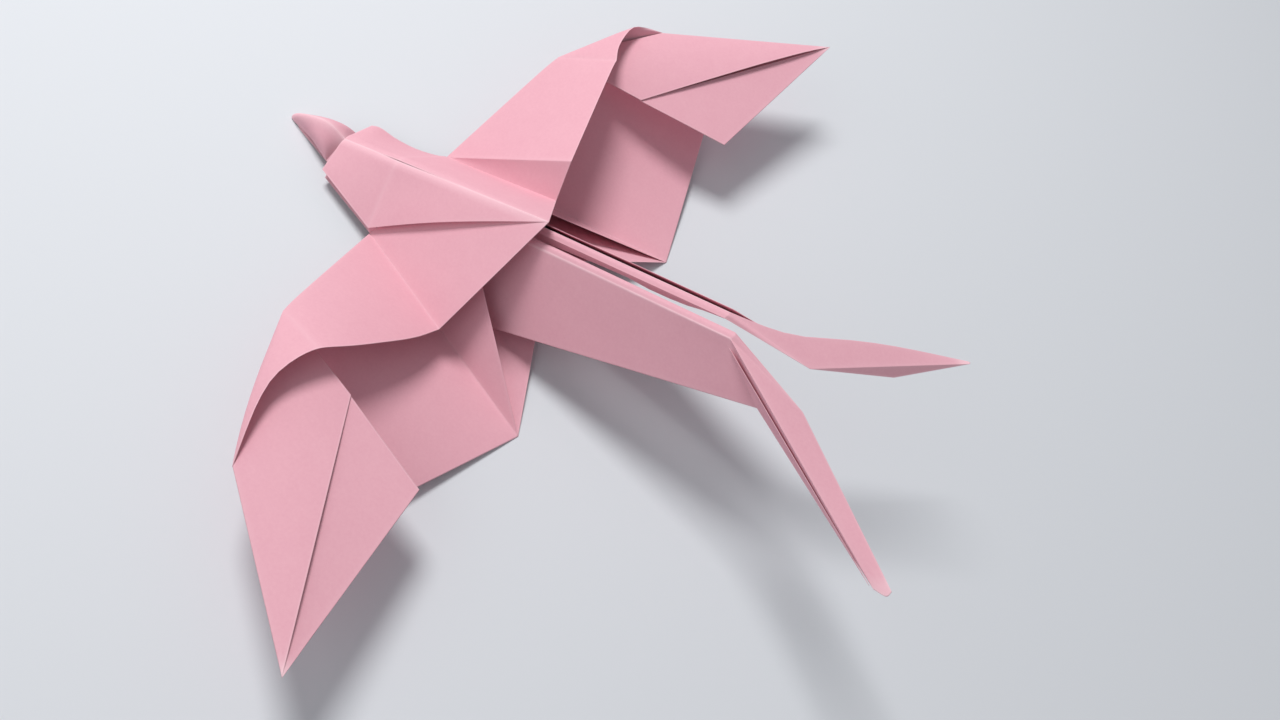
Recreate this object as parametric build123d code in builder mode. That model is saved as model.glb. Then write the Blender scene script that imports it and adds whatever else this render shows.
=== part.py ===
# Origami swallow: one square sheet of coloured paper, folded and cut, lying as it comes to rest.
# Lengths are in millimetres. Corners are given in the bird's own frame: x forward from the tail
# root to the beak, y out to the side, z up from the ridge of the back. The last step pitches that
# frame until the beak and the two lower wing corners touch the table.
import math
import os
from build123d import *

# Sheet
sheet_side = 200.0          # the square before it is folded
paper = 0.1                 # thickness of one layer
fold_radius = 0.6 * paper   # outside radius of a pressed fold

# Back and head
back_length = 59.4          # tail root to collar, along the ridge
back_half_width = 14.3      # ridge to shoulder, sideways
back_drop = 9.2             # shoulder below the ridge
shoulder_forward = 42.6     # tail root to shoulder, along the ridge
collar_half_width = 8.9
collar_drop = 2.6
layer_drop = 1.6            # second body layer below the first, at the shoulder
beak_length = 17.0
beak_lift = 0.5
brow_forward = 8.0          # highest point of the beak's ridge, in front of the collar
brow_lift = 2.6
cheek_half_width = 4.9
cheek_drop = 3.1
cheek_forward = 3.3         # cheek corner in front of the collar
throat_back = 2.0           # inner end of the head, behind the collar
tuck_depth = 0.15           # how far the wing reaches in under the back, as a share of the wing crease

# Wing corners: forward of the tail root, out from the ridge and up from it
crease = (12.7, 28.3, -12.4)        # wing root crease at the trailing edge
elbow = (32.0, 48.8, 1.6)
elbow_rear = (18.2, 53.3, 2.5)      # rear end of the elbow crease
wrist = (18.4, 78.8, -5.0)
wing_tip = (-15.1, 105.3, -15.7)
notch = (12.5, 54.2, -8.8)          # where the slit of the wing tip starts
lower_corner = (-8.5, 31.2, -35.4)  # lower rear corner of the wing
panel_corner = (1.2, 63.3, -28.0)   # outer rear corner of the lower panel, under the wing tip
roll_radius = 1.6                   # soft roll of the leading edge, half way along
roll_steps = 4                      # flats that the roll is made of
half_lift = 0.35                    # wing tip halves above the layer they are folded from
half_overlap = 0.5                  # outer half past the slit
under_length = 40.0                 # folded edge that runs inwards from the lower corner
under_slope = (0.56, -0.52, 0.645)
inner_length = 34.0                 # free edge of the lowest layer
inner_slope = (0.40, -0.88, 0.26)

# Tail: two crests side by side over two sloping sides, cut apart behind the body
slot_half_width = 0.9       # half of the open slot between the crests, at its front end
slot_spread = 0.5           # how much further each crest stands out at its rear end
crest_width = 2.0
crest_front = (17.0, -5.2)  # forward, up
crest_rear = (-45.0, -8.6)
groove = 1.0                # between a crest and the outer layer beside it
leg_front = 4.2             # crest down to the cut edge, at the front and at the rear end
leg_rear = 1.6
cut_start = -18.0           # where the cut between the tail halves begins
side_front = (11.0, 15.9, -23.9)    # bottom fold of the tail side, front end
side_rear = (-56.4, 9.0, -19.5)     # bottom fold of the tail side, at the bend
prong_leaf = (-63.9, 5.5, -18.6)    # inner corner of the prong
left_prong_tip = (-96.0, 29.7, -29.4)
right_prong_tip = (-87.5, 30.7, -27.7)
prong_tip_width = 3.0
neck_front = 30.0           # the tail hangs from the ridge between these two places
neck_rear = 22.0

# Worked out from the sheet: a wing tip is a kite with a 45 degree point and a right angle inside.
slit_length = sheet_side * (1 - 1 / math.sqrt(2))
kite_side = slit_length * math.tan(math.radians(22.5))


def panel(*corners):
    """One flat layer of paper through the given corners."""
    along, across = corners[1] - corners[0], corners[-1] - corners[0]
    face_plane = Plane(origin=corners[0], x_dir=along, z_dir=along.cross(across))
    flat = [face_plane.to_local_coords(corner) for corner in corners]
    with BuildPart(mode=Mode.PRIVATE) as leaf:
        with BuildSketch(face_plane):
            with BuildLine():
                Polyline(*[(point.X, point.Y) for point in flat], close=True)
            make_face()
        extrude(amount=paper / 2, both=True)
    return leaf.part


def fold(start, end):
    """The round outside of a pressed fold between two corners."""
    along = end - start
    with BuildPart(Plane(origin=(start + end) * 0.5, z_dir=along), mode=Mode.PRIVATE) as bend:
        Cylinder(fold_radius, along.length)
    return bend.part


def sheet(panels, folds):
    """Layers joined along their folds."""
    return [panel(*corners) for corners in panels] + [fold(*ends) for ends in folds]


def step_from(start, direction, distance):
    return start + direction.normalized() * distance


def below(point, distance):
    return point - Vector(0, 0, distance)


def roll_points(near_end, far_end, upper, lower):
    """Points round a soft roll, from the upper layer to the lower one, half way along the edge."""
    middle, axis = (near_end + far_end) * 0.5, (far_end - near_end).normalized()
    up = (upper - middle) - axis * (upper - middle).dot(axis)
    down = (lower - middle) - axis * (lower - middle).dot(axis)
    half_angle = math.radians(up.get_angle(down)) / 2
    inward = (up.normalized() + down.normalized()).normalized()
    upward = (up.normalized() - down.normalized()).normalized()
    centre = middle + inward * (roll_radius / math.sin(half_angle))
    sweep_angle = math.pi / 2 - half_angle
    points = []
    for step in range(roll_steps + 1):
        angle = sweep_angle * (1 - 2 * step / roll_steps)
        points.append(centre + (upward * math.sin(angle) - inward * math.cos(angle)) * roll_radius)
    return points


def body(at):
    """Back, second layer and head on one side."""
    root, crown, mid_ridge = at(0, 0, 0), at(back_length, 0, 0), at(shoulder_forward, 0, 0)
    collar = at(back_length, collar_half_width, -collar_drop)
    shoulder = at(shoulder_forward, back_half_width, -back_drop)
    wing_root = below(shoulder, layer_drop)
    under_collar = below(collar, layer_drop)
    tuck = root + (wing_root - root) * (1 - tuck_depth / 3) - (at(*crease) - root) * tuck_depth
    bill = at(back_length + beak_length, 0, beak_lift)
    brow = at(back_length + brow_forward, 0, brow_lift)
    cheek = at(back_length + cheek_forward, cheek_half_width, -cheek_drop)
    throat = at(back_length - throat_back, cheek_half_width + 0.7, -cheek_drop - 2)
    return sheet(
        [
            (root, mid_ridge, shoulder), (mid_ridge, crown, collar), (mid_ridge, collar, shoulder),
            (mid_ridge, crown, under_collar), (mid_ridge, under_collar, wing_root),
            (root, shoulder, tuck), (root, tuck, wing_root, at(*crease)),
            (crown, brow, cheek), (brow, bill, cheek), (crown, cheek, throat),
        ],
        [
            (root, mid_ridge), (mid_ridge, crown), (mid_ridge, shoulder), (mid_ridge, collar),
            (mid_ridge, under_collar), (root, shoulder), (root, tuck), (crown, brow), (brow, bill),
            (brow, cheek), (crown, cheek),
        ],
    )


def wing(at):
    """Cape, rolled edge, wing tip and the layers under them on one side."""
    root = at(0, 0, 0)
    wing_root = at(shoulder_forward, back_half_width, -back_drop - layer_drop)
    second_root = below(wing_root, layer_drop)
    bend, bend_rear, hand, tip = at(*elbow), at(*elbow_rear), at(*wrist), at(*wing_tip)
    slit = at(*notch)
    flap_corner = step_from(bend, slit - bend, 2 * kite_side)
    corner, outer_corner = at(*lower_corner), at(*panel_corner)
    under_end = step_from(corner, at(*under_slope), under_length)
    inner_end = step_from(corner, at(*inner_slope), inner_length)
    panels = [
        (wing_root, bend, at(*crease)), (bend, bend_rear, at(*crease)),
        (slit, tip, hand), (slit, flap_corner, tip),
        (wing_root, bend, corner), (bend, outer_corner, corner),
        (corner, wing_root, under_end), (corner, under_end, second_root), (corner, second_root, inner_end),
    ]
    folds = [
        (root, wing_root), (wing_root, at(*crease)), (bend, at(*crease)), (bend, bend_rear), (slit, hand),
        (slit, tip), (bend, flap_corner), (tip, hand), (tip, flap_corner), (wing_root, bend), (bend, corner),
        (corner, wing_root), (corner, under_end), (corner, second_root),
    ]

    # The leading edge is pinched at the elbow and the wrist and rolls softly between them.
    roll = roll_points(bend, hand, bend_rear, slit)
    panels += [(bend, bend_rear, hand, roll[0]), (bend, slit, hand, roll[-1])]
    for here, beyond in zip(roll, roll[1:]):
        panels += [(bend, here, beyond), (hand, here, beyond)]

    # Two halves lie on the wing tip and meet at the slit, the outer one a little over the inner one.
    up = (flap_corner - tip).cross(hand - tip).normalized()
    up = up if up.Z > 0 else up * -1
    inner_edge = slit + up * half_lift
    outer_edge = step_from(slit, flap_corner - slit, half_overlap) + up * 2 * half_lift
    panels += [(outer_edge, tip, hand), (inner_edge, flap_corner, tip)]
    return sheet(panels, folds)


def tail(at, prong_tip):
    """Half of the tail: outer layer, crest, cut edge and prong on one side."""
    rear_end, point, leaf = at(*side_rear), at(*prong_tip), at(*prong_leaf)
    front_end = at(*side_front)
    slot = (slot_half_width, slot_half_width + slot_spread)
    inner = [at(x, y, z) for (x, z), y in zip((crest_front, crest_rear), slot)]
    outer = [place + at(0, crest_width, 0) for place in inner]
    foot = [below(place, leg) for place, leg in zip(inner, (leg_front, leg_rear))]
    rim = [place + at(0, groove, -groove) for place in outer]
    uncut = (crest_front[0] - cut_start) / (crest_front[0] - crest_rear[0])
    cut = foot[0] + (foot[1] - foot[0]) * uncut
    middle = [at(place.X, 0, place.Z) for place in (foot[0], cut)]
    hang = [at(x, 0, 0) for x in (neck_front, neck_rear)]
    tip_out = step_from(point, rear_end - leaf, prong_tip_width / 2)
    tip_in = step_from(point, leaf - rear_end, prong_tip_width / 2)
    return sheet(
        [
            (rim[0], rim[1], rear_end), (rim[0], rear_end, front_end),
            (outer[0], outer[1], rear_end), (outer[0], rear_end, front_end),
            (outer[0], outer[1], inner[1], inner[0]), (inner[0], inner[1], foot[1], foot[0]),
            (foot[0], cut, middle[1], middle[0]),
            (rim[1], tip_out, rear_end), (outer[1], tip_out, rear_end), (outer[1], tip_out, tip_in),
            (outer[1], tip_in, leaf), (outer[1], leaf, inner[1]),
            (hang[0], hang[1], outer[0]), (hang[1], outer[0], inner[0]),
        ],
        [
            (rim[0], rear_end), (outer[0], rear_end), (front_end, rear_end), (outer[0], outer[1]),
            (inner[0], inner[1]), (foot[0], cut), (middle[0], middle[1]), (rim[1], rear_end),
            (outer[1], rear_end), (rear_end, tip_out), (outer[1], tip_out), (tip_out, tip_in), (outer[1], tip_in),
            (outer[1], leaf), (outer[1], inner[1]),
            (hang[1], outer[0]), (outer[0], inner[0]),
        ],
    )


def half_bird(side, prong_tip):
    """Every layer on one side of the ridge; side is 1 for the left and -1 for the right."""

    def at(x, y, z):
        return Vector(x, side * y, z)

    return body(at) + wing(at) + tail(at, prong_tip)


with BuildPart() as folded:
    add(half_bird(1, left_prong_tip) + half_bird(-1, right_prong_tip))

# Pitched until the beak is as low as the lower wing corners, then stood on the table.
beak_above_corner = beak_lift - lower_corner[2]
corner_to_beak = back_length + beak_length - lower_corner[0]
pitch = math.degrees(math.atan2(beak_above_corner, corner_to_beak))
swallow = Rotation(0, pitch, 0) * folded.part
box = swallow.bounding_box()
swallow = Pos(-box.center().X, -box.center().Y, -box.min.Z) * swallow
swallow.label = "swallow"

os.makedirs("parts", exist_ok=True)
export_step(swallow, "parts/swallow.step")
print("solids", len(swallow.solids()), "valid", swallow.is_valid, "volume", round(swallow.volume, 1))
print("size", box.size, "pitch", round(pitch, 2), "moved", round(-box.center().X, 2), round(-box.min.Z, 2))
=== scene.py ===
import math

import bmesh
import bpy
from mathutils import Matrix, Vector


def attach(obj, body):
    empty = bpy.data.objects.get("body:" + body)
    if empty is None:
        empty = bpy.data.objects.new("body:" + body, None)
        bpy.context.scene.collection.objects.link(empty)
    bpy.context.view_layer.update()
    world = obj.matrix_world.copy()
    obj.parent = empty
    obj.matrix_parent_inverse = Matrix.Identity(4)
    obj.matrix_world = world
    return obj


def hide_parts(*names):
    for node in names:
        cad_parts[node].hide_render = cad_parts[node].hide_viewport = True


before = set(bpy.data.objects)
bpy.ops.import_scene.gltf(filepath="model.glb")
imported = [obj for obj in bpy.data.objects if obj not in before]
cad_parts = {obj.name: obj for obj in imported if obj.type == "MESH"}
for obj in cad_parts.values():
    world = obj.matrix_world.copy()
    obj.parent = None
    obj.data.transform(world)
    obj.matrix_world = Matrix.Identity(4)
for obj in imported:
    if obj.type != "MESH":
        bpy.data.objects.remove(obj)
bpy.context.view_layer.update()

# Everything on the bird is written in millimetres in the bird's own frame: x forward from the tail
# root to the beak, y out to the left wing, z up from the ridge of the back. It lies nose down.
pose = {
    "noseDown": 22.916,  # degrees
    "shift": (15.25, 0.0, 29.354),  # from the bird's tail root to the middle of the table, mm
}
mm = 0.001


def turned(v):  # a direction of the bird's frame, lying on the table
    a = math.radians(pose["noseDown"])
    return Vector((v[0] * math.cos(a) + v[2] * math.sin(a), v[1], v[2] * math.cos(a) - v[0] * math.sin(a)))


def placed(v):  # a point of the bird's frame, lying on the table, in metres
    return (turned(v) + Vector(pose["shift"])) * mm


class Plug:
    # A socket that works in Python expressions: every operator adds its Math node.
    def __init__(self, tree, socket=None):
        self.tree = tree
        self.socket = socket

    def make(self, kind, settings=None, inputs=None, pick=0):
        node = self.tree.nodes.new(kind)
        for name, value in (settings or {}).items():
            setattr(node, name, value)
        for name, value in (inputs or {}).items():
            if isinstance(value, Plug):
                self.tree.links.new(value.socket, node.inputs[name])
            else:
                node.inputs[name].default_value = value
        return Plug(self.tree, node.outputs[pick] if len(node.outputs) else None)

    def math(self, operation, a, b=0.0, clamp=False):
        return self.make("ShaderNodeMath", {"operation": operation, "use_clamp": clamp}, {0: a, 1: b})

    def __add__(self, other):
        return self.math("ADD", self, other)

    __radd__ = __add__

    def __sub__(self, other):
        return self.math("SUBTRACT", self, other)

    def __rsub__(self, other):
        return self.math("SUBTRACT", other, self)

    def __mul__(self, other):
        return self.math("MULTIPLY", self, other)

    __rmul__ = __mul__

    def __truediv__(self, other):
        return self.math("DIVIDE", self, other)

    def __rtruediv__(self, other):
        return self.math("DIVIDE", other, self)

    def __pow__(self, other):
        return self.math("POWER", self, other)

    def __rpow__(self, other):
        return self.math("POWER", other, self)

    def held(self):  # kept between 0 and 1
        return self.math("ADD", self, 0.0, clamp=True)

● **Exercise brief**
Please write out the material word for word from its first line through the line holding "fold_radius = 0.6", including both, and no line past it.

● **Solution**
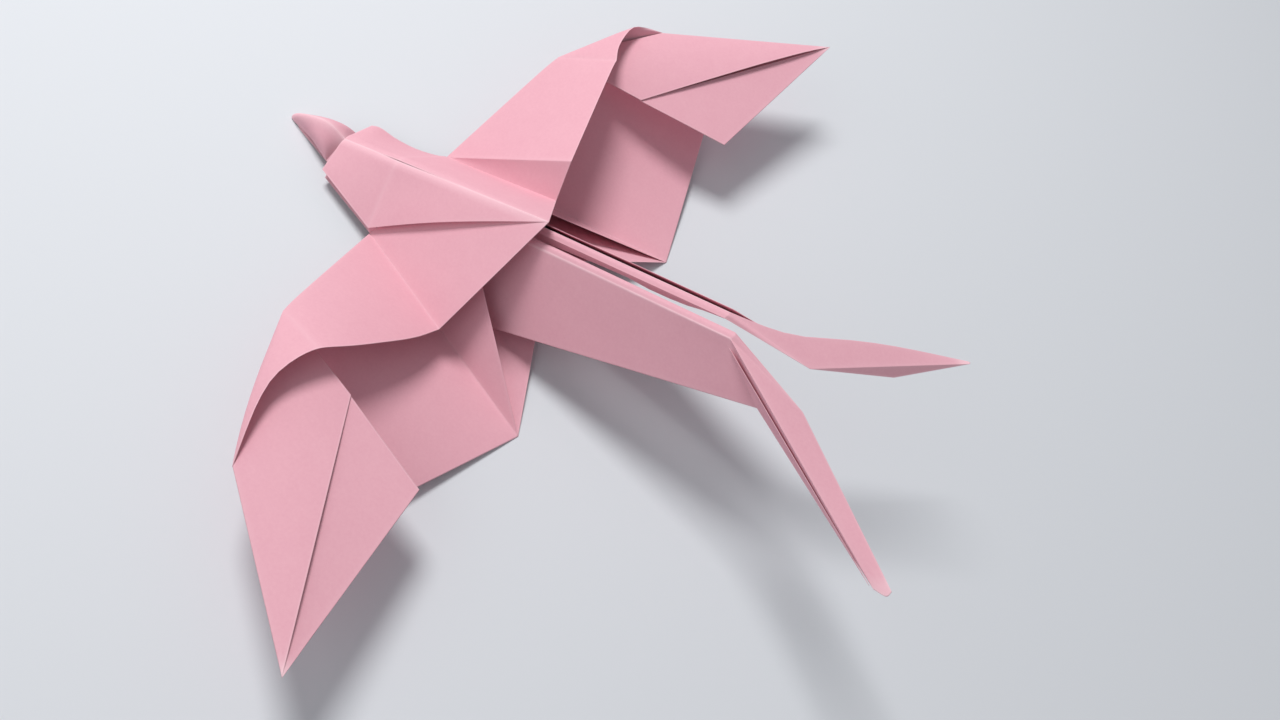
Recreate this object as parametric build123d code in builder mode. That model is saved as model.glb. Then write the Blender scene script that imports it and adds whatever else this render shows.
=== part.py ===
# Origami swallow: one square sheet of coloured paper, folded and cut, lying as it comes to rest.
# Lengths are in millimetres. Corners are given in the bird's own frame: x forward from the tail
# root to the beak, y out to the side, z up from the ridge of the back. The last step pitches that
# frame until the beak and the two lower wing corners touch the table.
import math
import os
from build123d import *

# Sheet
sheet_side = 200.0          # the square before it is folded
paper = 0.1                 # thickness of one layer
fold_radius = 0.6 * paper   # outside radius of a pressed fold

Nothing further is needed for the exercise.